Another point on the I-Bonds I missed originally when looking into them.
With the 10,000 dollar limit per year then you are looking at being able to buy $833.33 per month, or rounding down to $800 a month for budgeting (a $500, $250, $50 dollar bond). It won't make you rich but if you sock it away for 5 years it could be enough for a car downpayment or a house down payment.
It depends what happens to inflation. If it drops back to the old Fed target of 2% or so, then there are better alternatives. Especially if interest rates rise back to historical norms, though that seems unlikely, because it would make paying interest on the national debt difficult. That's why buying now, and not a week from now, is so attractive. It locks in a 7%+ rate for a full year, even if inflation drops by November. Unless we're heading into a new period of stagflation, the inflation is likely to burn out at some point, and returns will bottom out again. When that happens, I Bonds can still be useful as part of an overall asset allocation plan. They won't lose any nominal value, so they serve as a hedge, similar to TIPS. But if you're chasing returns, it might make sense to hold them an additional 3 months (to not lose any of the high interest rate), and then redeem them and put the funds in something with a higher APR.

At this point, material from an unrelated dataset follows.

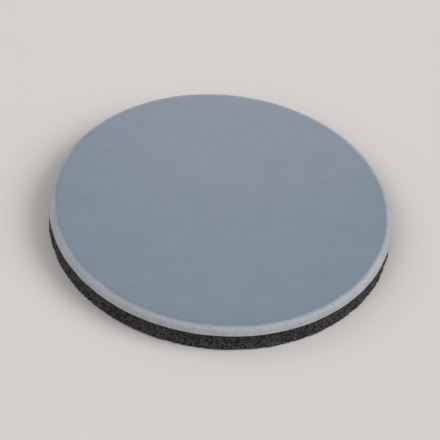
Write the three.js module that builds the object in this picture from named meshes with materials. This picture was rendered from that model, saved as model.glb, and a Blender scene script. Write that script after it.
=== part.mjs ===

I would not even be looking at I-Bonds if it were not for the SEC clamping down on all the stablecoin products.
Even if inflation goes back to 2 or 3 percent it still is better than what banks are offering in the way of savings and particularly if that inflation number does drop back down.
Like putting away money into a Roth IRA or backdoor Roth IRA I can see where I-Bonds could be a regular part of your financial strategy.